──────── Data lines
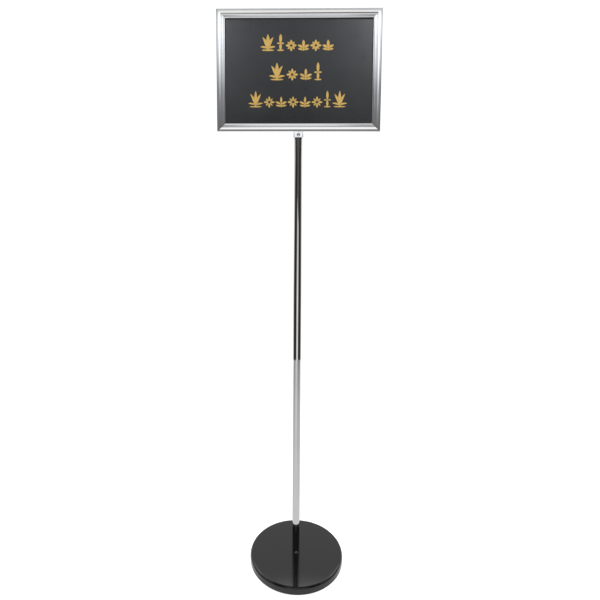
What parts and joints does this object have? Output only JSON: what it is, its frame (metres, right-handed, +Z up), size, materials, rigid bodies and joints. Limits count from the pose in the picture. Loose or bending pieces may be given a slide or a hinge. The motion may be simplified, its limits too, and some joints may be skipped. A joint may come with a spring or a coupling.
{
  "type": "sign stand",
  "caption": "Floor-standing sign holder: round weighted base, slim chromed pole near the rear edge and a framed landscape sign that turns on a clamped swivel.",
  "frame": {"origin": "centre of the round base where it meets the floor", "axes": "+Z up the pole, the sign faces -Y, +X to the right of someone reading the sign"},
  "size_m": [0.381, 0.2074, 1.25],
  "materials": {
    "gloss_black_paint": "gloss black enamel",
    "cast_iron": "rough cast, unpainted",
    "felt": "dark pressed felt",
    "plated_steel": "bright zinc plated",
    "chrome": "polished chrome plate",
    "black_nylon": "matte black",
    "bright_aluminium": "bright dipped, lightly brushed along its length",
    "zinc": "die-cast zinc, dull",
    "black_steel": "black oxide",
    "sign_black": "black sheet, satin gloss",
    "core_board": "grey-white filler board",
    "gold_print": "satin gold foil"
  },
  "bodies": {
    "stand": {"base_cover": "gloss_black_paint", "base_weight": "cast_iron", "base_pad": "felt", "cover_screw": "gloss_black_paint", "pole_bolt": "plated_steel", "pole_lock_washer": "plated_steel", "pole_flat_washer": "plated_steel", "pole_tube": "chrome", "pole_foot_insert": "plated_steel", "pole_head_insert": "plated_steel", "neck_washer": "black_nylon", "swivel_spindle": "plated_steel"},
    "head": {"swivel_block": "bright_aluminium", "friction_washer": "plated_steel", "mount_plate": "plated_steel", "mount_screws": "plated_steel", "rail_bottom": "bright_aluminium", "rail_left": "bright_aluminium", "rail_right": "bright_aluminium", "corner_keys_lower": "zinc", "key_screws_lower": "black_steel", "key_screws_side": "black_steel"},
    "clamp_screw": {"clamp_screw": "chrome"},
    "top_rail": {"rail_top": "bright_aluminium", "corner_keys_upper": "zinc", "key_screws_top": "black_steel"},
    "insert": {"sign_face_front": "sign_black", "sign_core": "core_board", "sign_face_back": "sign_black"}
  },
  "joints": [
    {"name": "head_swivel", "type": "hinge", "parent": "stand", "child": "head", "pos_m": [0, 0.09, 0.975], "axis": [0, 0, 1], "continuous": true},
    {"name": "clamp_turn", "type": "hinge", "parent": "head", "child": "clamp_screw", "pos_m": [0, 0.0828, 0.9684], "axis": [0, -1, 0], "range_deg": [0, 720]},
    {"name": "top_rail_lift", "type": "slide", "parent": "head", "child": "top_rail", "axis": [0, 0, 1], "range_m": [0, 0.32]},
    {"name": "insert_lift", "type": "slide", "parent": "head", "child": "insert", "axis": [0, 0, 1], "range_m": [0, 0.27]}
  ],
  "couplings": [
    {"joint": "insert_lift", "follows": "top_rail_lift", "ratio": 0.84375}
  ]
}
────────────────
* What this task involves:
Reproduce each line verbatim.

* Solution:
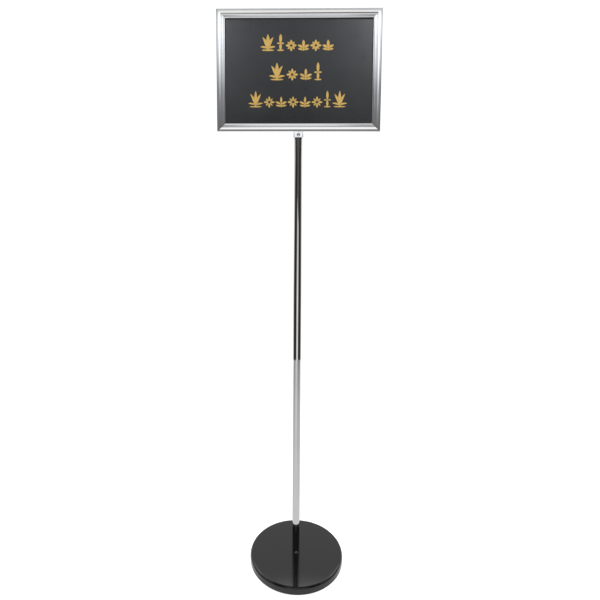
What parts and joints does this object have? Output only JSON: what it is, its frame (metres, right-handed, +Z up), size, materials, rigid bodies and joints. Limits count from the pose in the picture. Loose or bending pieces may be given a slide or a hinge. The motion may be simplified, its limits too, and some joints may be skipped. A joint may come with a spring or a coupling.
{
  "type": "sign stand",
  "caption": "Floor-standing sign holder: round weighted base, slim chromed pole near the rear edge and a framed landscape sign that turns on a clamped swivel.",
  "frame": {"origin": "centre of the round base where it meets the floor", "axes": "+Z up the pole, the sign faces -Y, +X to the right of someone reading the sign"},
  "size_m": [0.381, 0.2074, 1.25],
  "materials": {
    "gloss_black_paint": "gloss black enamel",
    "cast_iron": "rough cast, unpainted",
    "felt": "dark pressed felt",
    "plated_steel": "bright zinc plated",
    "chrome": "polished chrome plate",
    "black_nylon": "matte black",
    "bright_aluminium": "bright dipped, lightly brushed along its length",
    "zinc": "die-cast zinc, dull",
    "black_steel": "black oxide",
    "sign_black": "black sheet, satin gloss",
    "core_board": "grey-white filler board",
    "gold_print": "satin gold foil"
  },
  "bodies": {
    "stand": {"base_cover": "gloss_black_paint", "base_weight": "cast_iron", "base_pad": "felt", "cover_screw": "gloss_black_paint", "pole_bolt": "plated_steel", "pole_lock_washer": "plated_steel", "pole_flat_washer": "plated_steel", "pole_tube": "chrome", "pole_foot_insert": "plated_steel", "pole_head_insert": "plated_steel", "neck_washer": "black_nylon", "swivel_spindle": "plated_steel"},
    "head": {"swivel_block": "bright_aluminium", "friction_washer": "plated_steel", "mount_plate": "plated_steel", "mount_screws": "plated_steel", "rail_bottom": "bright_aluminium", "rail_left": "bright_aluminium", "rail_right": "bright_aluminium", "corner_keys_lower": "zinc", "key_screws_lower": "black_steel", "key_screws_side": "black_steel"},
    "clamp_screw": {"clamp_screw": "chrome"},
    "top_rail": {"rail_top": "bright_aluminium", "corner_keys_upper": "zinc", "key_screws_top": "black_steel"},
    "insert": {"sign_face_front": "sign_black", "sign_core": "core_board", "sign_face_back": "sign_black"}
  },
  "joints": [
    {"name": "head_swivel", "type": "hinge", "parent": "stand", "child": "head", "pos_m": [0, 0.09, 0.975], "axis": [0, 0, 1], "continuous": true},
    {"name": "clamp_turn", "type": "hinge", "parent": "head", "child": "clamp_screw", "pos_m": [0, 0.0828, 0.9684], "axis": [0, -1, 0], "range_deg": [0, 720]},
    {"name": "top_rail_lift", "type": "slide", "parent": "head", "child": "top_rail", "axis": [0, 0, 1], "range_m": [0, 0.32]},
    {"name": "insert_lift", "type": "slide", "parent": "head", "child": "insert", "axis": [0, 0, 1], "range_m": [0, 0.27]}
  ],
  "couplings": [
    {"joint": "insert_lift", "follows": "top_rail_lift", "ratio": 0.84375}
  ]
}